* _Direction_:
Find each line holding "lifts" and copy it out.

* _Record excerpts_:
(begin)

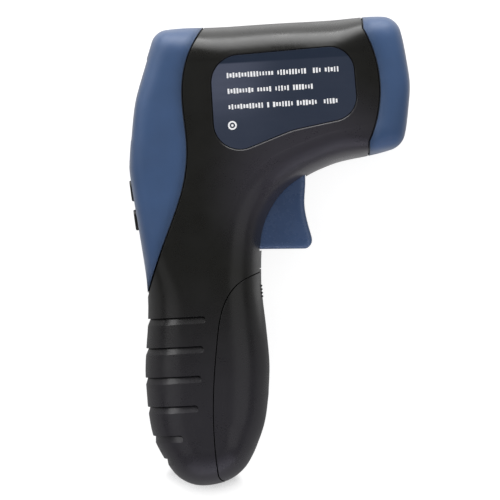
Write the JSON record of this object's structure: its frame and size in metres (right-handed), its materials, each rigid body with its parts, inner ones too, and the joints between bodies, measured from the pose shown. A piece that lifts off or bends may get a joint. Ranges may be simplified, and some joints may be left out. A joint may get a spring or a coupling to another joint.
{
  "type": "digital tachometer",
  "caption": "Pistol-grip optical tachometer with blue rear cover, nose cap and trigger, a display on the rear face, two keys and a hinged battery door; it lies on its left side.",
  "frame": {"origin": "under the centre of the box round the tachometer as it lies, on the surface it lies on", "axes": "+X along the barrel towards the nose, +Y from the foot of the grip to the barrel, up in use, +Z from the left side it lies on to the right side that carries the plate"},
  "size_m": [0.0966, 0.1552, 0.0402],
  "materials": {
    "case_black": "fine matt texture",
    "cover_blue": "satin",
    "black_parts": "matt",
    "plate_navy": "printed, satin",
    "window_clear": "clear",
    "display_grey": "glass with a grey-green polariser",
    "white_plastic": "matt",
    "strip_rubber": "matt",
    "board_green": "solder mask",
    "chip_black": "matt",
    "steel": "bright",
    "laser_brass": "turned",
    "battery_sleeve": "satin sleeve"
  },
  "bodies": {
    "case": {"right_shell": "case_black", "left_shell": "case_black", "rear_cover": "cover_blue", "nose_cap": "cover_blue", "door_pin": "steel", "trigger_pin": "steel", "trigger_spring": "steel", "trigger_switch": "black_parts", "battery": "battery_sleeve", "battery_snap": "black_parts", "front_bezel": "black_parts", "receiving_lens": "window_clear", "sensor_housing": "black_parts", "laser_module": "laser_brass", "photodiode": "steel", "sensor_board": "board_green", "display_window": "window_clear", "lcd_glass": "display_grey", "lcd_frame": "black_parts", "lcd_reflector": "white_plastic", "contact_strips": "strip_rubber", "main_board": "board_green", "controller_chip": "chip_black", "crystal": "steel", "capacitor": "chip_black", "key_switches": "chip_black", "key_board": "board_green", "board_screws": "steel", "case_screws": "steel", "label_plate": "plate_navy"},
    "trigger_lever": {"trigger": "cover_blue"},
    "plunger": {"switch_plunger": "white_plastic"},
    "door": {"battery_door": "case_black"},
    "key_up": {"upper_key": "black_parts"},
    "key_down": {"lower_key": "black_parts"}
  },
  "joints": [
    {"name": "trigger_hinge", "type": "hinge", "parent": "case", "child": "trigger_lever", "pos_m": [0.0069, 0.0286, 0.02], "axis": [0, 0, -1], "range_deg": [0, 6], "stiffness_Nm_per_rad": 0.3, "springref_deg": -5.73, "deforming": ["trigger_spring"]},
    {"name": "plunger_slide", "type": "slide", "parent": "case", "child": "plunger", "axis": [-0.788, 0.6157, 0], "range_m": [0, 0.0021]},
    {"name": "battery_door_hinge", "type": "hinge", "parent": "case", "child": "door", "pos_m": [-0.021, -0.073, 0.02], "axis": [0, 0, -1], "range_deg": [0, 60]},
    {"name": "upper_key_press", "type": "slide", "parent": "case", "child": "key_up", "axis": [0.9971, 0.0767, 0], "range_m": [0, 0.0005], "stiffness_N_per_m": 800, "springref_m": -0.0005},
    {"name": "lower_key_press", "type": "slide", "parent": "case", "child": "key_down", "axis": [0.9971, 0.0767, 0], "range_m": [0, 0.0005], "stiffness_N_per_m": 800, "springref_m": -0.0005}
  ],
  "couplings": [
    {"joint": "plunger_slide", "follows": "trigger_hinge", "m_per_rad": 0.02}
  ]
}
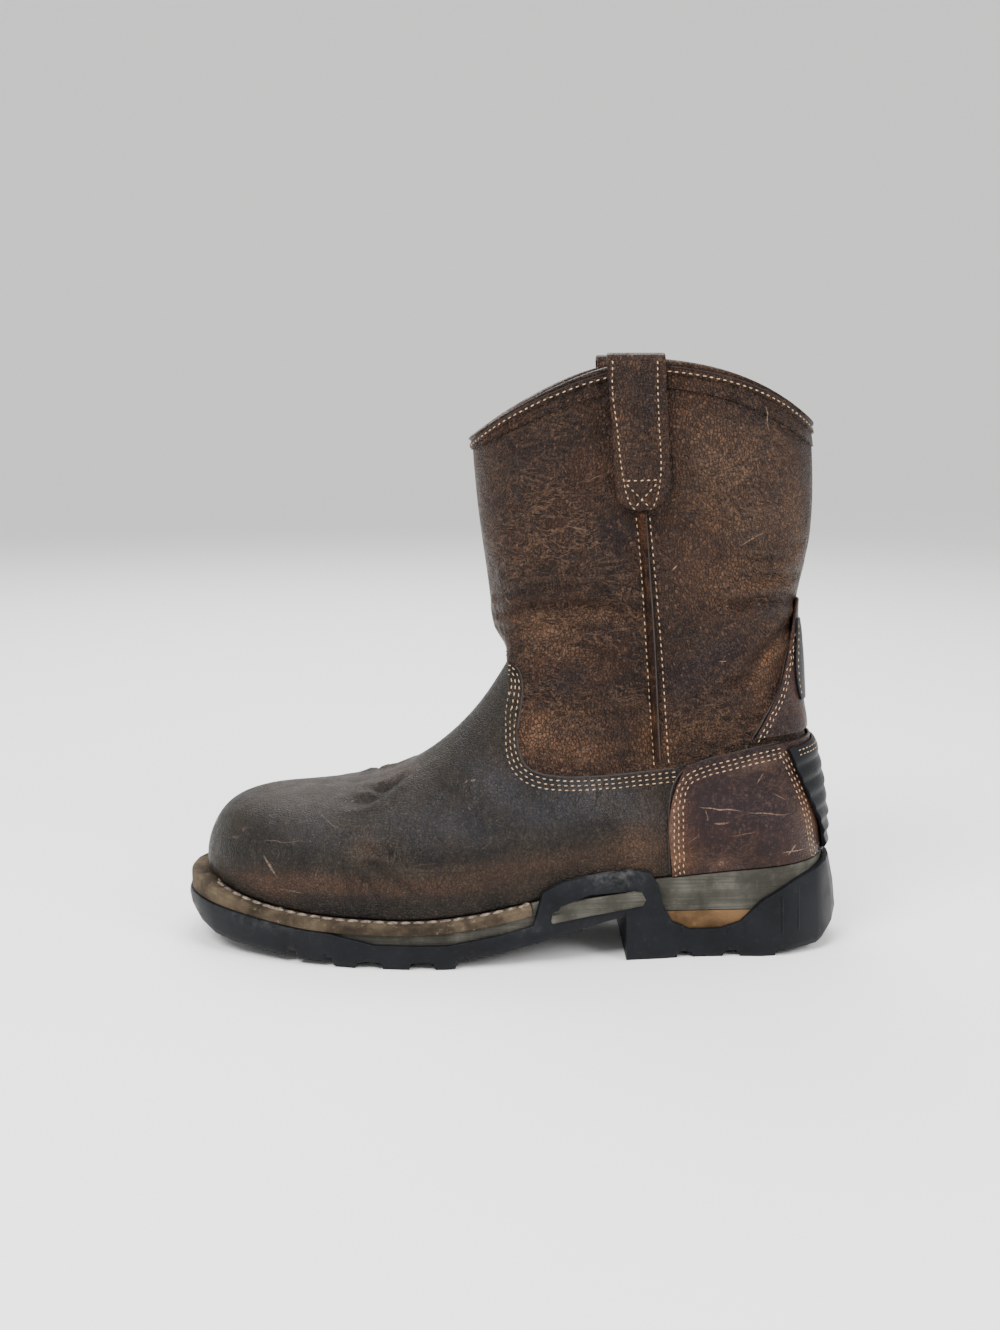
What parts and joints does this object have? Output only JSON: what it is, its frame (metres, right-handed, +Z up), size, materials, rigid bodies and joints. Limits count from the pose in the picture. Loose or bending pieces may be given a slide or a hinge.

(end)
(begin)

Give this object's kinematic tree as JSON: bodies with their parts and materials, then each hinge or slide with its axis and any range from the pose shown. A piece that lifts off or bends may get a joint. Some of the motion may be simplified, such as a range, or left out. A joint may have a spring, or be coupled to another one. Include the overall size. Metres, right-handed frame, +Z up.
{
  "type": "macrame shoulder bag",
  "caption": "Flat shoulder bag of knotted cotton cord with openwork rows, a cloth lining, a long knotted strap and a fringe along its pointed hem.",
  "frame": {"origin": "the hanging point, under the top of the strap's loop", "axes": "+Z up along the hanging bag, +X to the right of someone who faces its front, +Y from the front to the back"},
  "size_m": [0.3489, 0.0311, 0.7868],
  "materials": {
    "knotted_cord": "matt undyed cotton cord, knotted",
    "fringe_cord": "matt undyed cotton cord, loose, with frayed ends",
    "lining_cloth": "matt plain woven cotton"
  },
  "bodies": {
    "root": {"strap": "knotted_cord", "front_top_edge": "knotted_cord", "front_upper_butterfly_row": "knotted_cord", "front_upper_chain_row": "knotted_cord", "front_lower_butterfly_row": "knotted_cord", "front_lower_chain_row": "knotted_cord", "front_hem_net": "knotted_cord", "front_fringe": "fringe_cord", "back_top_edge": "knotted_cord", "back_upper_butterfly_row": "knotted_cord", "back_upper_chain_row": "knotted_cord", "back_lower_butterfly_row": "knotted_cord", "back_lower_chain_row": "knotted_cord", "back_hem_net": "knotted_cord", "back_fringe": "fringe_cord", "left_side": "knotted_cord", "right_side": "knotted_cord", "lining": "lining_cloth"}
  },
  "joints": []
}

(end)
(begin)

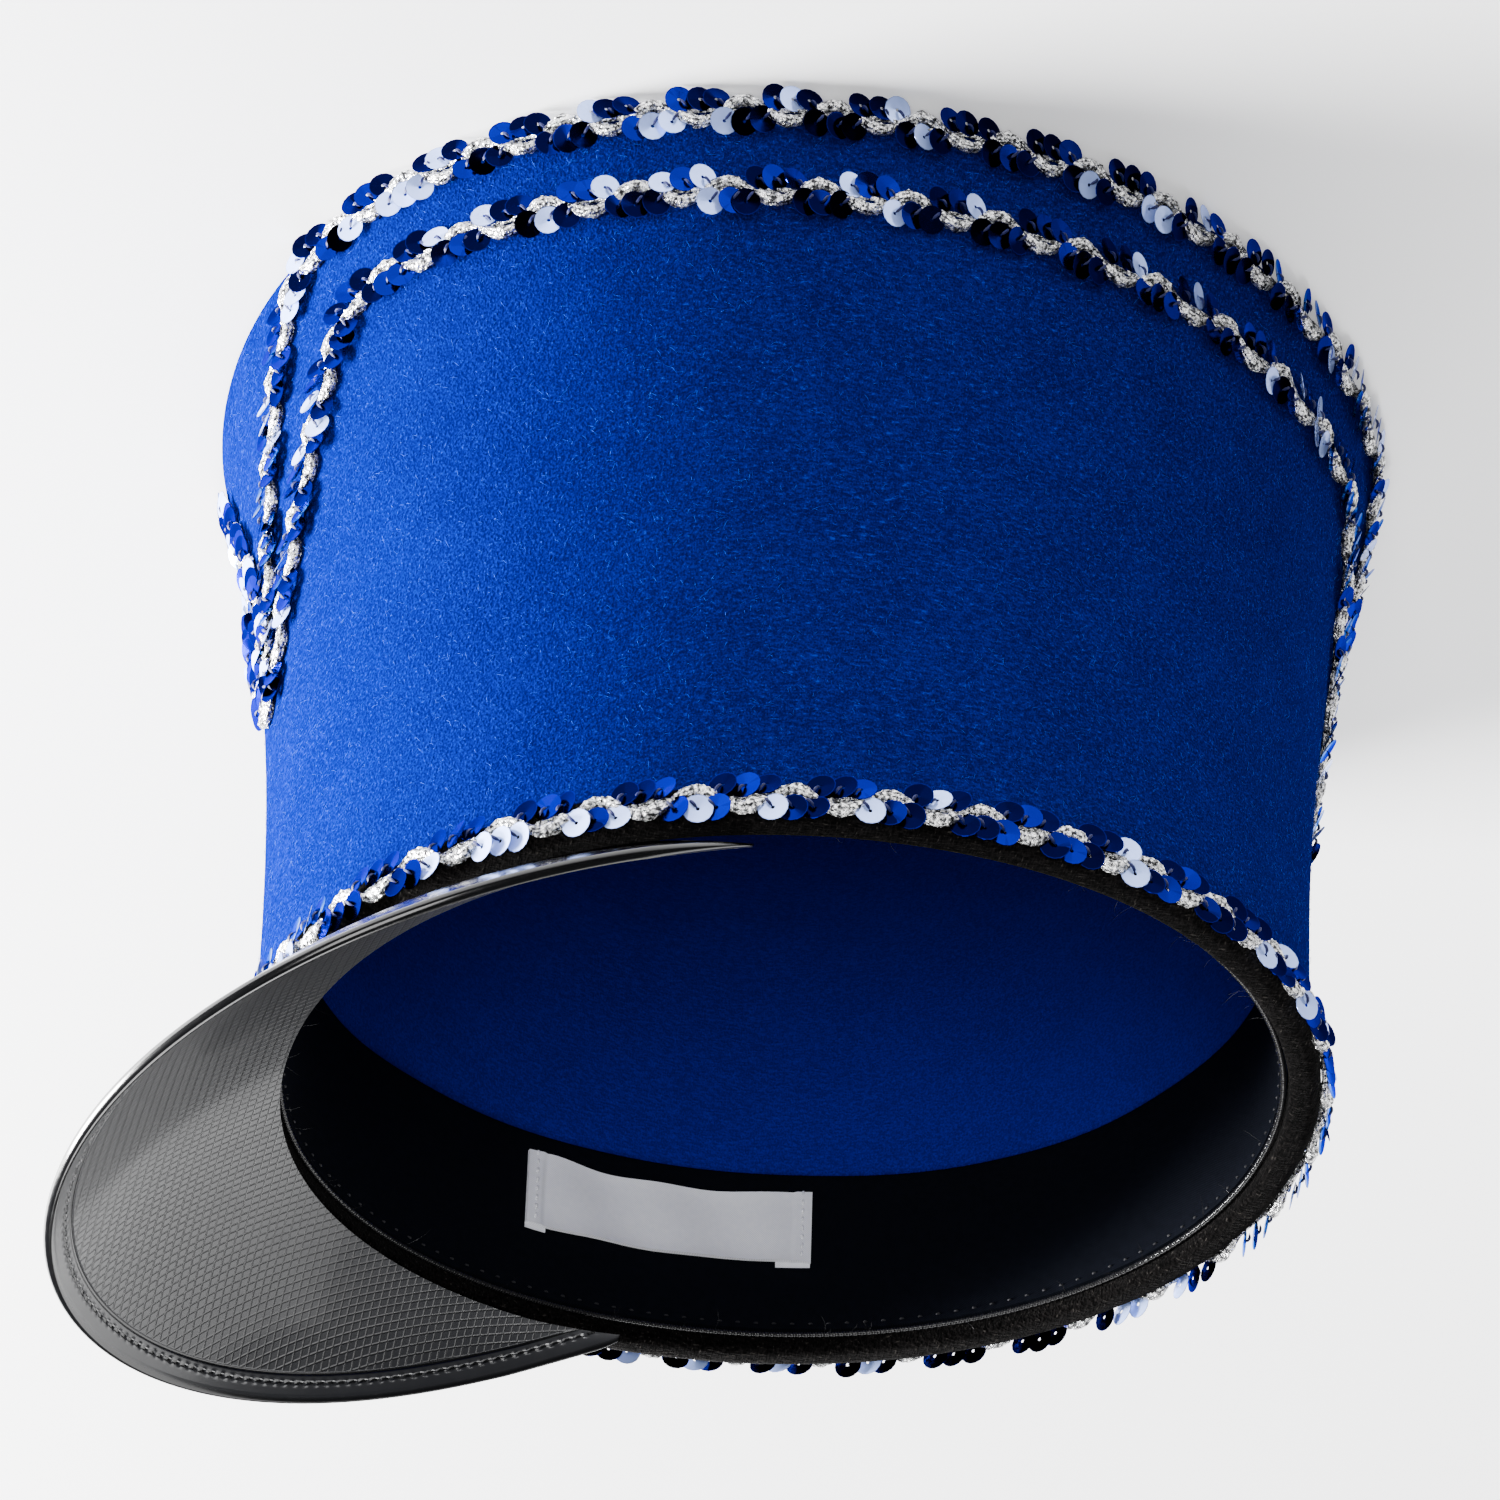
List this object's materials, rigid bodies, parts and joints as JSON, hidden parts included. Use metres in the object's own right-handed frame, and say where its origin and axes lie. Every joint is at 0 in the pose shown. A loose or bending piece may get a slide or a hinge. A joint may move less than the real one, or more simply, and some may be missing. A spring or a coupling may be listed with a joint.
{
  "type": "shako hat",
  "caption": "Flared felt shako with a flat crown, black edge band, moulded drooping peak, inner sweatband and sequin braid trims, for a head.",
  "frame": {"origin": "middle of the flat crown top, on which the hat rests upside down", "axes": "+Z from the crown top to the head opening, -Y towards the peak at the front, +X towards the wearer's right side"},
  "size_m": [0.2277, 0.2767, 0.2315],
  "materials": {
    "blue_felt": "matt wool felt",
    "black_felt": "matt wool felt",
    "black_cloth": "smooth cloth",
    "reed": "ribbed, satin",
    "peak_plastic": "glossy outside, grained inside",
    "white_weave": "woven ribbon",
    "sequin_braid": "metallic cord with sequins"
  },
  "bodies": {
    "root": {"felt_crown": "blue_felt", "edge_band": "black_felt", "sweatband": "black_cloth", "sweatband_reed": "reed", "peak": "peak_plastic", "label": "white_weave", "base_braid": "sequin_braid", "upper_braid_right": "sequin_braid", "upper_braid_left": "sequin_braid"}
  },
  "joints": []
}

(end)

* _Solution to the exercise_:
Write the JSON record of this object's structure: its frame and size in metres (right-handed), its materials, each rigid body with its parts, inner ones too, and the joints between bodies, measured from the pose shown. A piece that lifts off or bends may get a joint. Ranges may be simplified, and some joints may be left out. A joint may get a spring or a coupling to another joint.
Give this object's kinematic tree as JSON: bodies with their parts and materials, then each hinge or slide with its axis and any range from the pose shown. A piece that lifts off or bends may get a joint. Some of the motion may be simplified, such as a range, or left out. A joint may have a spring, or be coupled to another one. Include the overall size. Metres, right-handed frame, +Z up.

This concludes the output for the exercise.